Provided records:
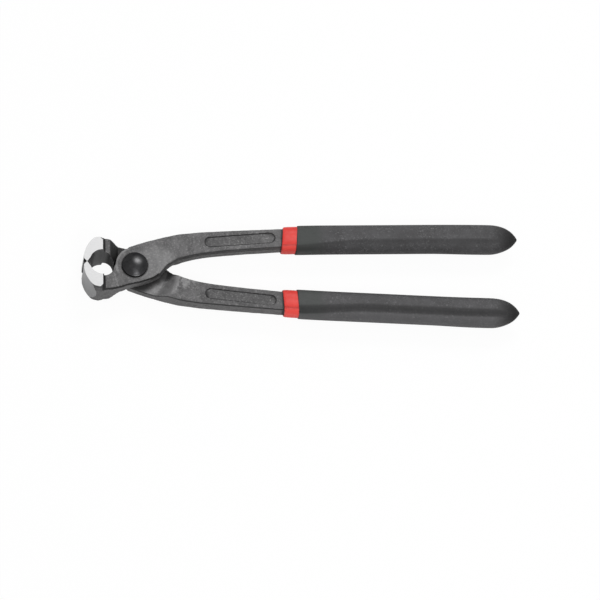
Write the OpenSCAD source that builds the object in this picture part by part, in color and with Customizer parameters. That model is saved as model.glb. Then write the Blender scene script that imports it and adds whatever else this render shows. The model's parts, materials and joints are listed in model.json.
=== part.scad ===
/* [Overall] */
// Length of the closed tool, from the front of the jaws to the ends of the grips
tool_length = 220; // [200:1:260]
// Distance from the rivet axis to the front of the jaws
jaw_reach = 25.7; // [24:0.1:28]
// Distance between the centre lines of the two grips where they are furthest apart
grip_spread = 39.2; // [36:0.2:46]

/* [Jaws] */
// Height of each jaw, from the closing line to its outer side
jaw_height = 13.6; // [12.5:0.1:15]
// Width of the head, across its ground side faces
head_width = 19.8; // [18:0.2:24]
// Width of the jaws behind their ground side faces
cheek_width = 13.8; // [12.6:0.1:15]
// Length of the ground side faces, back from the front of the jaws
ground_length = 9.9; // [9:0.1:11]
// Run of the step between a ground side face and the cheek behind it
ground_step_run = 0.5; // [0.2:0.1:1]
// Radius of the round space between the jaws
mouth_r = 6.5; // [5.5:0.1:7]
// Distance from the rivet axis to the centre of the round space
mouth_reach = 16.4; // [16.4:0.1:17]
// Distance that the cutting edges stand back from the front of the jaws
edge_setback = 1.5; // [1:0.1:2]
// Height of the ground bevel in front of each cutting edge
front_bevel_h = 1.6; // [1:0.1:2.2]
// Angle about the middle of the round space at which the bevel behind each cutting edge runs into it
bevel_angle = 55; // [48:1:62]
// Gap left between the two cutting edges when the tool is closed
edge_gap = 0.1; // [0.06:0.02:0.3]

/* [Joint] */
// Thickness of the two plates of the joint together
joint_t = 11.2; // [9.6:0.1:12]
// Radius of the round end of each plate, about the rivet
plate_end_r = 9.7; // [9:0.1:9.8]
// Clearance between the two sliding faces
slide_gap = 0.1; // [0.06:0.02:0.3]
// Clearance between the round end of a plate and the other lever's shoulder
shoulder_clear = 0.35; // [0.3:0.05:0.6]
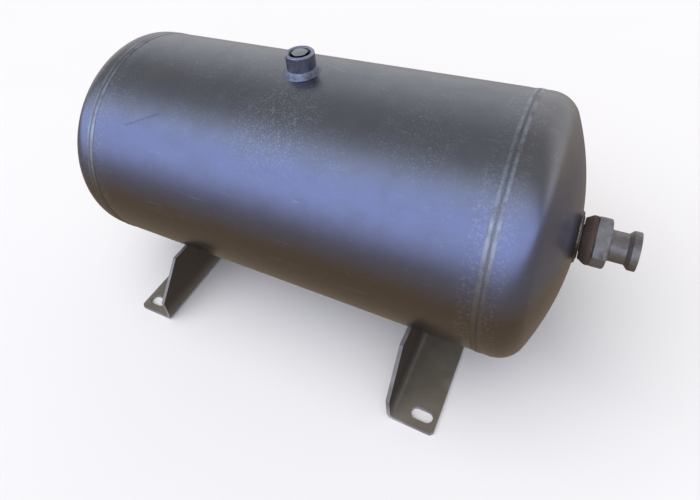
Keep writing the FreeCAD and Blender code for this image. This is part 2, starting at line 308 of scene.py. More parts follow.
def shaping_end(bench, told, shape):
    """Closes a shaping rule: plain faces in the piece's finish."""
    plain = bench.add("GeometryNodeRealizeInstances", {}, {"Geometry": shape})
    painted = bench.add("GeometryNodeSetMaterial", {}, {
        "Geometry": plain, "Material": told["Finish"]})
    last = bench.tree.nodes.new("NodeGroupOutput")
    bench.tree.links.new(painted.socket, last.inputs[0])


def object_of(name, points, edges, faces):
    mesh = bpy.data.meshes.new(name)
    mesh.from_pydata([tuple(p) for p in points], edges, faces)
    piece = bpy.data.objects.new(name, mesh)
    bpy.context.scene.collection.objects.link(piece)
    return piece


def shaped(maker, rule, inputs):
    """Gives a shaping rule its inputs, by their identifiers, on the maker's object."""
    step = maker.modifiers.new("rule", "NODES")
    step.node_group = rule
    for item in rule.interface.items_tree:
        if item.in_out == "INPUT" and item.name in inputs:
            step[item.identifier] = inputs[item.name]
    return maker


def settled(maker, name, sharp_angle=35.0, place=None):
    """The plain mesh of a shaped or modified object, named, smooth and facing out."""
    bpy.context.view_layer.update()
    seen = maker.evaluated_get(bpy.context.evaluated_depsgraph_get())
    mesh = bpy.data.meshes.new_from_object(seen)
    bpy.data.objects.remove(maker)
    if place is not None:
        mesh.transform(place)
    skin = bmesh.new()
    skin.from_mesh(mesh)
    bmesh.ops.recalc_face_normals(skin, faces=skin.faces)
    skin.to_mesh(mesh)
    skin.free()
    mesh.shade_smooth()
    mesh.set_sharp_from_angle(angle=math.radians(sharp_angle))
    mesh.name = name
    piece = bpy.data.objects.new(name, mesh)
    bpy.context.scene.collection.objects.link(piece)
    return piece


def fitted(piece, slot, *nodes):
    """Fixes a finished piece to the tank in place of its plain solids."""
    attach(piece, "root")
    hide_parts(*nodes)


turned_wall = turned_wall_rule()


def turned(name, profile, finish, segments, closed=True, waviness=0.0, seed=0,
           axis_height=tank_axis, sharp_angle=35.0, place=None):
    """A turned or pressed round piece from its profile of (along, from the axis)."""
    maker = object_of(name + "_profile", [(a, 0, r) for a, r in profile], [], [])
    shaped(maker, turned_wall, {
        "Axis Height": axis_height, "Segments": segments, "Closed Profile": int(closed),
        "Waviness": waviness, "Seed": seed, "Finish": finish})
    return settled(maker, name, sharp_angle, place)


def waist(x):
    """How far the shell is drawn in at x by the shrinking girth weld."""
    return waist_depth * np.exp(-((waist_centre - abs(x)) / waist_reach) ** 2)


shell_steel = satin_steel("shell_satin_steel", bare_steel, 0.9, girth_x - 0.011)
middle = np.linspace(-shell_middle, shell_middle, 90)
rise = np.linspace(shell_middle, shell_outside_end, 14)[1:]
outside = np.concatenate([-rise[::-1], middle, rise])
inner_middle = np.linspace(-shell_middle, shell_middle, 60)
inside = np.concatenate([[-shell_inside_end], inner_middle, [shell_inside_end]])
shell_profile = [(x, tank_radius - waist(x)) for x in outside]
shell_profile += [(x, tank_radius - shell_wall) for x in inside[::-1]]
shell = turned("tank_shell", shell_profile, shell_steel, shell_segments,
               waviness=shell_waviness, seed=3)
bm = bmesh.new()
bmesh.ops.create_cone(bm, cap_ends=True, segments=64, radius1=boss_hole_radius,
                      radius2=boss_hole_radius, depth=tank_radius,
                      matrix=Matrix.Translation((0, 0, tank_axis + tank_radius)))
drill = bpy.data.objects.new("drill", bpy.data.meshes.new("drill"))
bm.to_mesh(drill.data)
bm.free()
bpy.context.scene.collection.objects.link(drill)
cut = shell.modifiers.new("hole", "BOOLEAN")
cut.object = drill
cut.solver = "EXACT"
shell = settled(shell, "tank_shell")
bpy.data.objects.remove(drill)
fitted(shell, "shell_steel", "shell")


# --- Dished heads --------------------------------------------------------------------
# Each end is a disc of the same steel, pressed to a shallow dish with a rounded knuckle
# and a short straight rim, and butt welded to the shell. The outlet's end has a hole for
# its boss. Pressing leaves them a warmer grey.

head_rim = 0.009
knuckle_radius = 0.028
crown_radius = 0.266
head_wall = 0.004
head_segments = 192
head_waviness = 0.0003
head_groove = 0.0033
head_root = 0.001
end_boss_hole = 0.020
to_left = Matrix.Scale(-1, 4, (1, 0, 0))
knuckle_x = girth_x + head_rim
knuckle_r = tank_radius - knuckle_radius
crown_x = knuckle_x - math.sqrt((crown_radius - knuckle_radius) ** 2 - knuckle_r ** 2)
knuckle_join = math.atan2(knuckle_r, knuckle_x - crown_x)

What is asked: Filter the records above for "that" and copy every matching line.

Response to this exercise:
Write the OpenSCAD source that builds the object in this picture part by part, in color and with Customizer parameters. That model is saved as model.glb. Then write the Blender scene script that imports it and adds whatever else this render shows. The model's parts, materials and joints are listed in model.json.
// Distance that the cutting edges stand back from the front of the jaws